- **What you will do**
Up to and including the line with "const TRAY_EDGE_R = 3;", reproduce the listing below exactly, beginning at its first line.

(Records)

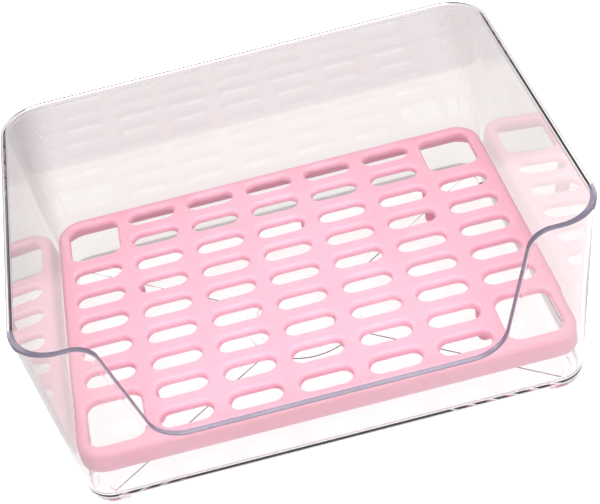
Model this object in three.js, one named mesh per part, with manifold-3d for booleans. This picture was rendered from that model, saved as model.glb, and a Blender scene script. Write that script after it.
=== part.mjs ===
// Refrigerator storage bin: a clear drafted tub with a scooped front, and a slotted
// drain tray that stands inside it on moulded legs. Millimetres, +Z up.
// The origin is at the middle of the bin's footprint, on the plane of its feet.
// The low front faces -Y.
import * as THREE from "three";
import { ParametricGeometry } from "three/addons/geometries/ParametricGeometry.js";
import { mergeVertices } from "three/addons/utils/BufferGeometryUtils.js";
import Module from "manifold-3d";

// Tub, outside
const RIM_LENGTH = 279;
const RIM_DEPTH = 209;
const TUB_HEIGHT = 116.5;
const FOOT_HEIGHT = 2.2;
const BASE_LENGTH = 263.8;
const BASE_DEPTH = 193.8;
const BASE_CORNER_R = 16;
const BASE_EDGE_R = 3;
const WALL = 2.2;
const FLOOR = 2;
const FLOOR_FILLET_R = 4;

// Rim bead, which follows the whole top edge
const BEAD_DEPTH = 3.4;
const BEAD_OUT = 1;

// Scooped front: a low lip joined to the full height by steep flanks
const LIP_HEIGHT = 41;
const FLANK_TOP_X = 101.9;
const FLANK_LOW_X = 85.9;
const SCOOP_TOP_R = 12;
const SCOOP_LOW_R = 18;

// Corner feet, and the flow ribs moulded under the floor
const FOOT_WIDTH = 4;
const FOOT_INSET = 1.6;
const FOOT_RUN = 5.5;
const RIB_WIDTH = 5;
const RIB_HEIGHT = 0.8;
const RIB_REACH = 148;
const RING_OUTER_R = 33;
const RING_INNER_R = 27.5;

// Drain tray
const TRAY_LENGTH = 260.4;
const TRAY_DEPTH = 190.8;
const TRAY_CORNER_R = 15.5;
const TRAY_TOP = 36.5;
const PLATE = 4.2;
const SKIRT_DROP = 12.2;
const SKIRT_WALL = 1.8;
const SKIRT_DRAFT = 0.06;
const TRAY_EDGE_R = 3;

// Drain slots
const COLUMNS = 7;
const ROWS = 9;
const COLUMN_PITCH = 36;
const ROW_PITCH = 20.6;
const SLOT_LENGTH = 27;
const SLOT_WIDTH = 11;

// Finger holes, which take the place of two slots in each corner
const FINGER_LENGTH = 29;
const FINGER_DEPTH = 31;
const FINGER_R = 6.5;

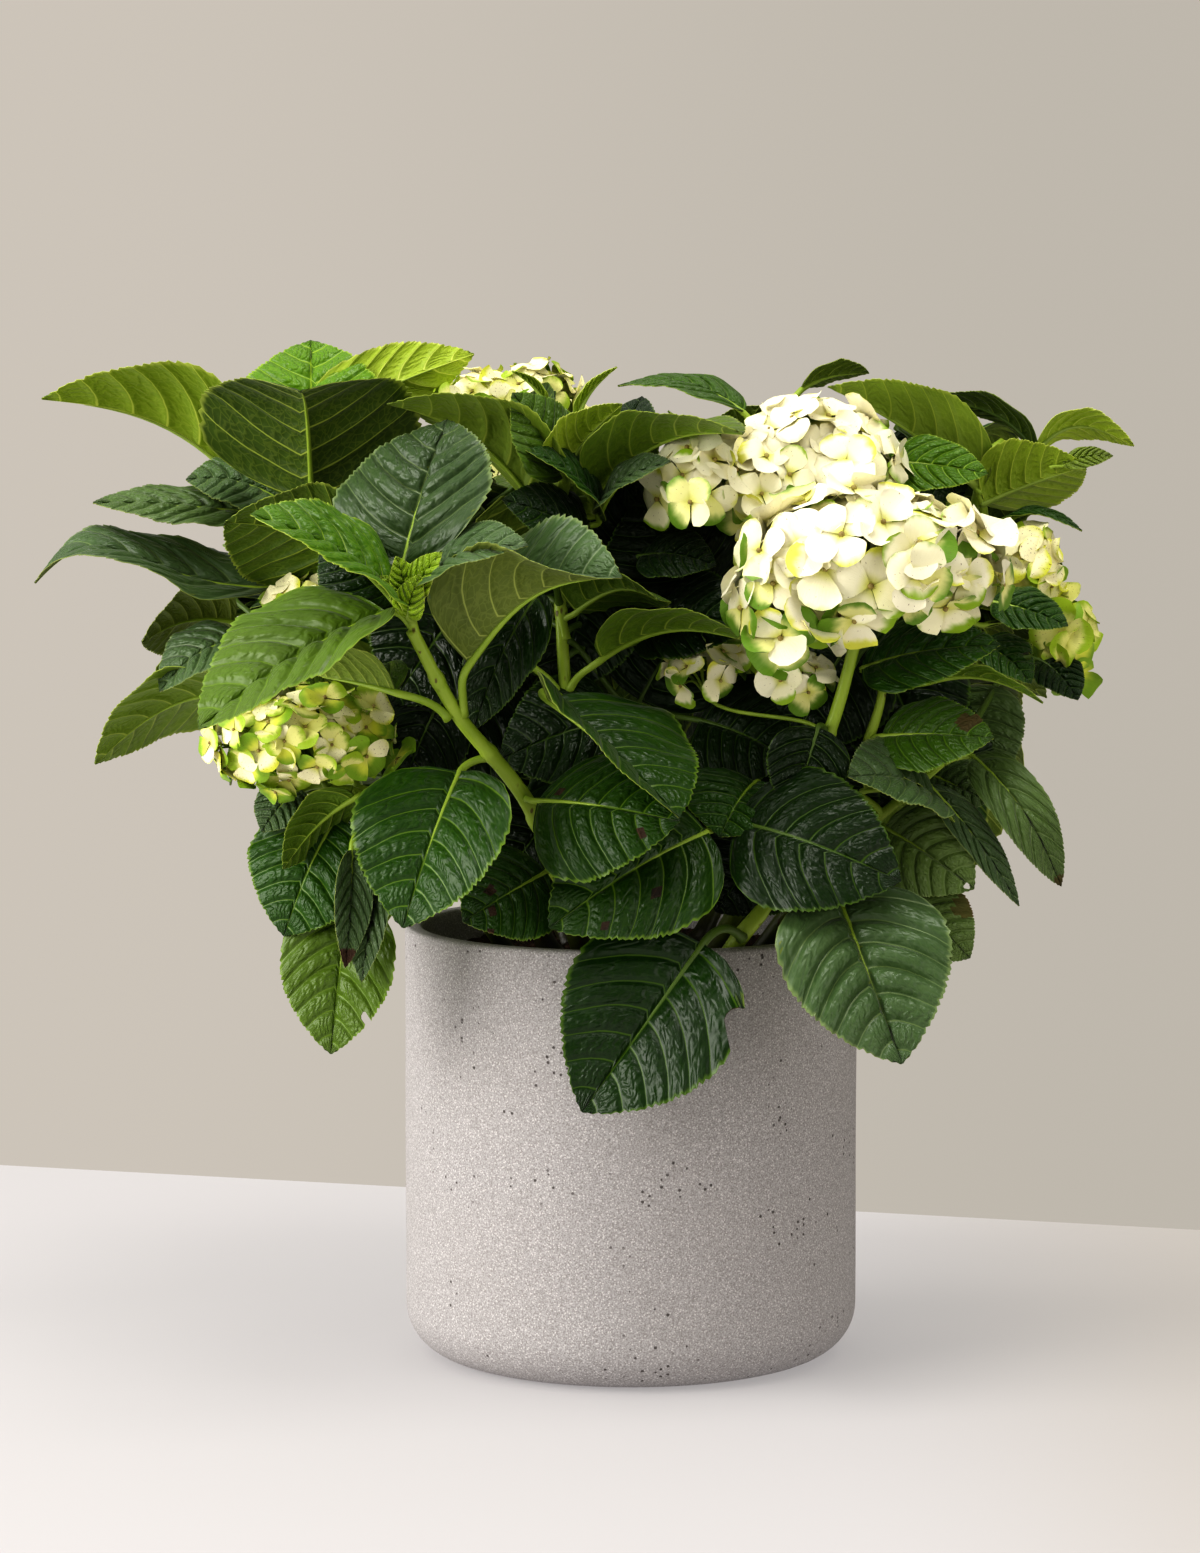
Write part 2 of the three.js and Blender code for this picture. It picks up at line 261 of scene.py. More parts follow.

- **Complete response**
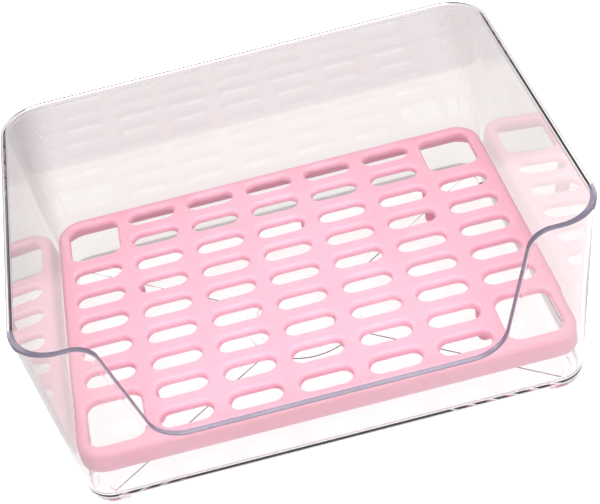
Model this object in three.js, one named mesh per part, with manifold-3d for booleans. This picture was rendered from that model, saved as model.glb, and a Blender scene script. Write that script after it.
=== part.mjs ===
// Refrigerator storage bin: a clear drafted tub with a scooped front, and a slotted
// drain tray that stands inside it on moulded legs. Millimetres, +Z up.
// The origin is at the middle of the bin's footprint, on the plane of its feet.
// The low front faces -Y.
import * as THREE from "three";
import { ParametricGeometry } from "three/addons/geometries/ParametricGeometry.js";
import { mergeVertices } from "three/addons/utils/BufferGeometryUtils.js";
import Module from "manifold-3d";

// Tub, outside
const RIM_LENGTH = 279;
const RIM_DEPTH = 209;
const TUB_HEIGHT = 116.5;
const FOOT_HEIGHT = 2.2;
const BASE_LENGTH = 263.8;
const BASE_DEPTH = 193.8;
const BASE_CORNER_R = 16;
const BASE_EDGE_R = 3;
const WALL = 2.2;
const FLOOR = 2;
const FLOOR_FILLET_R = 4;

// Rim bead, which follows the whole top edge
const BEAD_DEPTH = 3.4;
const BEAD_OUT = 1;

// Scooped front: a low lip joined to the full height by steep flanks
const LIP_HEIGHT = 41;
const FLANK_TOP_X = 101.9;
const FLANK_LOW_X = 85.9;
const SCOOP_TOP_R = 12;
const SCOOP_LOW_R = 18;

// Corner feet, and the flow ribs moulded under the floor
const FOOT_WIDTH = 4;
const FOOT_INSET = 1.6;
const FOOT_RUN = 5.5;
const RIB_WIDTH = 5;
const RIB_HEIGHT = 0.8;
const RIB_REACH = 148;
const RING_OUTER_R = 33;
const RING_INNER_R = 27.5;

// Drain tray
const TRAY_LENGTH = 260.4;
const TRAY_DEPTH = 190.8;
const TRAY_CORNER_R = 15.5;
const TRAY_TOP = 36.5;
const PLATE = 4.2;
const SKIRT_DROP = 12.2;
const SKIRT_WALL = 1.8;
const SKIRT_DRAFT = 0.06;
const TRAY_EDGE_R = 3;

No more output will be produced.